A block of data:
──────

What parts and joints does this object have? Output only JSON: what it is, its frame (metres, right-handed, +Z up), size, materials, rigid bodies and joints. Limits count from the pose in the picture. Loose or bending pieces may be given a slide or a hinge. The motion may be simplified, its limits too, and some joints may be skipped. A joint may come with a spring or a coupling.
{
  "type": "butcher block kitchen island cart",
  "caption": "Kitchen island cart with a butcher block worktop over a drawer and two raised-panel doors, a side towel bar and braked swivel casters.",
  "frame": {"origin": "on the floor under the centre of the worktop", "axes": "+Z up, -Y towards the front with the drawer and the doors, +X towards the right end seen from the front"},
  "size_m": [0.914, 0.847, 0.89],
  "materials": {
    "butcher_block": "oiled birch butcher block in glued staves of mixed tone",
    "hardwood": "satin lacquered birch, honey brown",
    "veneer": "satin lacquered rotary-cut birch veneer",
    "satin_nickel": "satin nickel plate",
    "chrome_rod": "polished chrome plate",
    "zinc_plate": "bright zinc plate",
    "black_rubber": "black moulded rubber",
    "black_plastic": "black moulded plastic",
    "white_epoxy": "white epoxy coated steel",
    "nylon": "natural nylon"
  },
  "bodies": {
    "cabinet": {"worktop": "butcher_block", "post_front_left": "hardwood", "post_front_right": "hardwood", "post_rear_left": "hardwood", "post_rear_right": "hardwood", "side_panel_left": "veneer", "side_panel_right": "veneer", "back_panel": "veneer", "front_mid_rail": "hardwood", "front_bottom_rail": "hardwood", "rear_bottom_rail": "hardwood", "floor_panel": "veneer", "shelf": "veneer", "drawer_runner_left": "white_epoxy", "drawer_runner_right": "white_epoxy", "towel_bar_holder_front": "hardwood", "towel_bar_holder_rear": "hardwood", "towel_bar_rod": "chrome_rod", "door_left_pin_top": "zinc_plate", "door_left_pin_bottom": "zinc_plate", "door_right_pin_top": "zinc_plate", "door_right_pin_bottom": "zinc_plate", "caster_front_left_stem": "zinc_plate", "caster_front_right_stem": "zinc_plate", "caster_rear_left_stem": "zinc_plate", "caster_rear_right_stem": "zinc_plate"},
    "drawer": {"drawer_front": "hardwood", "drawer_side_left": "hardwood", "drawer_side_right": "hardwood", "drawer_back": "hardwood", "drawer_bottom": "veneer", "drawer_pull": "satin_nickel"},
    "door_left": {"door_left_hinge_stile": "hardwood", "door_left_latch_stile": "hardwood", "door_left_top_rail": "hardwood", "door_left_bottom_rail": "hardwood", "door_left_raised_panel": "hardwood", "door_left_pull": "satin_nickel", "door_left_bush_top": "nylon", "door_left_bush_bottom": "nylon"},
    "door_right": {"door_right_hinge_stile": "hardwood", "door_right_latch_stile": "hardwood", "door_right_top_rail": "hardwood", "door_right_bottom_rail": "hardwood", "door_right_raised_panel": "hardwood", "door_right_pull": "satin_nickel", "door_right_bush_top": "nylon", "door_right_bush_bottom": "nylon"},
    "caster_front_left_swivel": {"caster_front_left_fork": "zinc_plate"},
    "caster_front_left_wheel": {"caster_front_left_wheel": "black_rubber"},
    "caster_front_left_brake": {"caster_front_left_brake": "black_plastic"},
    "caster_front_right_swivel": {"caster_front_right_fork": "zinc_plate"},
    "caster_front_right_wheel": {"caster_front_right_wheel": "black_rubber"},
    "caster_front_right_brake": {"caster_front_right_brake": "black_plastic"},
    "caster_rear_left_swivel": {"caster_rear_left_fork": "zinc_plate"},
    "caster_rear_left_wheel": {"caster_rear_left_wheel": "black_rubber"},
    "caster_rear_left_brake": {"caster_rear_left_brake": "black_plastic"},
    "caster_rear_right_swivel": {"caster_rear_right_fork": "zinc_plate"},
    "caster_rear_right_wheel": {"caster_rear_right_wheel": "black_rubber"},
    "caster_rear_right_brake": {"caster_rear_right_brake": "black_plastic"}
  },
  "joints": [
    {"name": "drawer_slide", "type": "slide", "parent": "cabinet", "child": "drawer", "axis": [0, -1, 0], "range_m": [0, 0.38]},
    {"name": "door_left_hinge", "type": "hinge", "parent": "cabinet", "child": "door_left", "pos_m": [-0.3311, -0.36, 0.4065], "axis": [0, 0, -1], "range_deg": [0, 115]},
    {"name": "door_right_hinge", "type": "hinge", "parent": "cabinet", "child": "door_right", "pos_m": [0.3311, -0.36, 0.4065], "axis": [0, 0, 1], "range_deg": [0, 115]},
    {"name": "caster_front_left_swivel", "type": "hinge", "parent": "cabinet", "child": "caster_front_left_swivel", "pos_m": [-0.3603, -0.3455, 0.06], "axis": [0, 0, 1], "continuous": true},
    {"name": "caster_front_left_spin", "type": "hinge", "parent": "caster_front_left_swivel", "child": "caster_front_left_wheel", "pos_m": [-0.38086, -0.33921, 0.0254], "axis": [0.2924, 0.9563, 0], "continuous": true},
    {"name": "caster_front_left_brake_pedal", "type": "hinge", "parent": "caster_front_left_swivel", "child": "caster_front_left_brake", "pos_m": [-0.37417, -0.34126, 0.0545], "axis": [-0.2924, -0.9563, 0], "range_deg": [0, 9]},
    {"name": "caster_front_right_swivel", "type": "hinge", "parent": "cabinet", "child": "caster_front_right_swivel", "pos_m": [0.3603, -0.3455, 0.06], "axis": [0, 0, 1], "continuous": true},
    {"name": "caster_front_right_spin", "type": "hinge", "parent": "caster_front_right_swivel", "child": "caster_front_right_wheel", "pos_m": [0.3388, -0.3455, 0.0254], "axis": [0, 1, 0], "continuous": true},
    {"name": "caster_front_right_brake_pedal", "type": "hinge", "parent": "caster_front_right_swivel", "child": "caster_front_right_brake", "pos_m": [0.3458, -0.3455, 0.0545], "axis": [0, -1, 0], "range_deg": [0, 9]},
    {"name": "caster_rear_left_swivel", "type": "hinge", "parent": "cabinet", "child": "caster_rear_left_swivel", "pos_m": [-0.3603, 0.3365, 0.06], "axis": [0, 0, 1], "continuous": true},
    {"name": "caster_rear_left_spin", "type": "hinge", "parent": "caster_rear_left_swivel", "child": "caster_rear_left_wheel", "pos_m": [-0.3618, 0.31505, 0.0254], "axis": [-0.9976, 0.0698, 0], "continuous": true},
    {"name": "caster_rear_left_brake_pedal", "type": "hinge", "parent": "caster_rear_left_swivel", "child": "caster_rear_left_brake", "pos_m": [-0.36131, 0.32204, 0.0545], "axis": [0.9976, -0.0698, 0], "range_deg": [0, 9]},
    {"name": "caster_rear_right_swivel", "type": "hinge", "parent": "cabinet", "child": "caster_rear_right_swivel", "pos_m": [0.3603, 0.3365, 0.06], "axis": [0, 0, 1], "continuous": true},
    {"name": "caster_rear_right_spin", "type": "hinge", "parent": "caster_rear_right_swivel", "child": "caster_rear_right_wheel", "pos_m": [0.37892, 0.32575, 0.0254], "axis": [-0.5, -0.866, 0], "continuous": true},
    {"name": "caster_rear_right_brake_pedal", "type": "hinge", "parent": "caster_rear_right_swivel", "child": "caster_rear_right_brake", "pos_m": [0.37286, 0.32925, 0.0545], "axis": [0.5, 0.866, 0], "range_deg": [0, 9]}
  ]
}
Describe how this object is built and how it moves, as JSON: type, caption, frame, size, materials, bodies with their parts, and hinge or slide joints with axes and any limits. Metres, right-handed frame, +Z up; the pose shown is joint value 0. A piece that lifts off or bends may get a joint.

──────

Copy each line from the records above that includes the string "materials".

* FULL OUTPUT
What parts and joints does this object have? Output only JSON: what it is, its frame (metres, right-handed, +Z up), size, materials, rigid bodies and joints. Limits count from the pose in the picture. Loose or bending pieces may be given a slide or a hinge. The motion may be simplified, its limits too, and some joints may be skipped. A joint may come with a spring or a coupling.
  "materials": {
Describe how this object is built and how it moves, as JSON: type, caption, frame, size, materials, bodies with their parts, and hinge or slide joints with axes and any limits. Metres, right-handed frame, +Z up; the pose shown is joint value 0. A piece that lifts off or bends may get a joint.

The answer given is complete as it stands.